By Mae Rice in News on Mar 24, 2016 4:01PM

The Wilson Red Line station has been under construction since December 2014, and it still is. As of Monday, though, construction reached phase two, which means that passengers can now access the station's entirely new southbound platform. Documented in the photo tour above, its completion means that the Wilson Station renovations are one-third finished.

On the new platform, passengers can currently catch morning Loop-bound Purple Line Express trains, as well as the 95th-bound Red Line trains that run around the clock, CTA spokesman Jeff Tolman explained. The platform is currently served by two temporary entrances—one on the north side of Wilson, and another on the south. A temporary enclosed bridge for pedestrians connects the north- and southbound train platforms, Tolman added.

All told, the city plans to spend $203 million on the Wilson Station Reconstruction, meant to modernize a station that was, when construction started, more than 90 years old. (It was built in 1923.) Renovations should be complete by late 2017, according to CTA projections, and will make the station a new transfer point between the Red Line and the Purple Line Express.

Renovations will make the station accessible to people with disabilities, with new elevators, ramps and wheelchair-accessible fare gates, plus Braille signage. The remodel is also intended to make the station safer—with "brighter lighting" and 100 new security cameras—and transform its Wilson/Broadway corner into a viable retail location.

The renovation could spark a renaissance in Uptown. A glitzy entertainment hub for Chicago in the '20s—thanks to the Green Mill and the Aragon, among others—the neighborhood has fallen onto slightly harder times in recent years.

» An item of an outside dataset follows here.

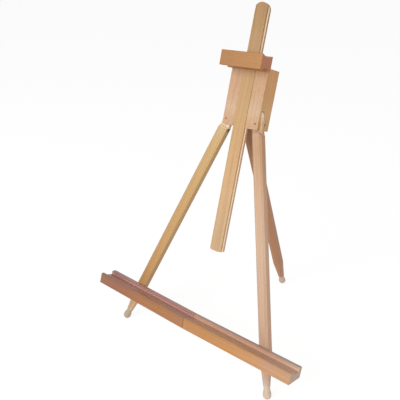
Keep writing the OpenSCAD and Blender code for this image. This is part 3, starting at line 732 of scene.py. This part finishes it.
def beech(name, place, along, stops, late, seed, ring_gap=5.0, centre=(60, 35), tone=None,
          end=(0.84, 0.76, 0.76)):
    """Planed beech under a thin satin lacquer: growth rings about a pith that lies off the
    piece, long fibres, short dark ray flecks, slow changes of hue, darker end grain, paler
    arrises, partly wear and partly a painted highlight.  The stops give the base colour at
    places along the grain, and late is the share of it that is left in the late wood.  A
    tone adds what one piece is given alone, painted light and shade among it, and end is
    the share of the colour that is left on the end grain."""
    m, tree, shader = material(name)
    p = piece_coords(tree, place, along, seed)
    own = parts(tree, piece_coords(tree, place, along))
    first, last = stops[0][0], stops[-1][0]
    marks = [((z - first) / (last - first), linear(c)) for z, c in stops]
    colour = ramp(tree, between(tree, own[2], first, last), marks)
    # growth rings: distance from the pith, bent by slow noise, in bands ring_gap wide
    wander = grain_noise(tree, p, 0.12, scale=28.0, detail=2.0)
    off = vector_math(tree, "ADD", p, (centre[0] * MM, centre[1] * MM, 0))
    radius = vector_math(tree, "LENGTH", vector_math(tree, "MULTIPLY", off, (1, 1, 0.015)))
    radius = total(tree, radius, product(tree, wander, 0.014))
    phase = math_node(tree, "FRACT", math_node(tree, "DIVIDE", radius, ring_gap * MM))
    rings = ramp(tree, phase, [(0.0, 0.12), (0.55, 0.3), (0.86, 1.0), (0.95, 0.75), (1.0, 0.12)])
    hue = grain_noise(tree, p, 0.10, scale=26.0, rough=0.55, distort=0.3)
    yellow = ramp(tree, hue, [(0.28, 1.0), (0.48, 0.0)])
    pink = ramp(tree, hue, [(0.52, 0.0), (0.72, 1.0)])
    fibre = grain_noise(tree, p, 0.02, scale=900.0, rough=0.6)
    fibre = ramp(tree, fibre, [(0.38, 0.0), (0.64, 1.0)])
    fleck = grain_noise(tree, p, 0.14, scale=1500.0, detail=2.0, rough=0.55)
    fleck = ramp(tree, fleck, [(0.60, 0.0), (0.68, 1.0)])
    streak = grain_noise(tree, p, 0.012, scale=120.0, rough=0.55, distort=0.4)
    streak = ramp(tree, streak, [(0.42, 0.0), (0.72, 1.0)])
    for figure, strength, gain in ((rings, 0.42, late),
                                   (yellow, 0.55, (0.97, 1.02, 0.78)),
                                   (pink, 0.55, (1.03, 0.95, 1.04)),
                                   (streak, 0.28, late),
                                   (fibre, 0.14, [c * 0.72 for c in late]),
                                   (fleck, 0.32, [c * 0.62 for c in late])):
        colour = times(tree, colour, product(tree, figure, strength), gain)
    if tone:
        colour = tone(tree, place, own, colour)
    # end grain, where the surface faces along the grain
    grain = place.right if along == "x" else place.up
    for way in (grain, -grain):
        colour = times(tree, colour, facing(tree, way, 0.75, 0.95), end)
    # paler arrises: partly wear, partly a painted highlight along the edges
    scuff = noise(tree, p, scale=160.0, detail=4.0, rough=0.6)
    scuff = ramp(tree, scuff, [(0.35, 0.15), (0.65, 0.6)])
    wear_and_highlight = product(tree, arrises(tree, 0.50, 0.56), scuff)
    colour = times(tree, colour, wear_and_highlight, (1.22, 1.22, 1.25))
    tree.links.new(colour, shader.inputs["Base Color"])
    gloss = noise(tree, p, scale=220.0)
    rough = total(tree, product(tree, gloss, 0.16), 0.40, product(tree, fleck, 0.08))
    tree.links.new(rough, shader.inputs["Roughness"])
    height = total(tree, product(tree, fibre, 0.6), product(tree, fleck, -0.5))
    bump(tree, shader, height, strength=0.22, distance=0.00018)
    shader.inputs["Coat Weight"].default_value = 0.18
    shader.inputs["Coat Roughness"].default_value = 0.28
    return m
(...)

As we explain here, Uptown's decline happened in part because Edgewater effectively seceded from Uptown, forming its own, more upscale neighborhood.

Some Uptown community groups are hoping the city will take the renovations a step further by creating the city's first official park underneath a set of elevated CTA tracks. Their proposal is called the "Wilson Underline," and would transform the unused space beneath the station into a park with plants, walking and biking space and food truck parking, according to the Tribune.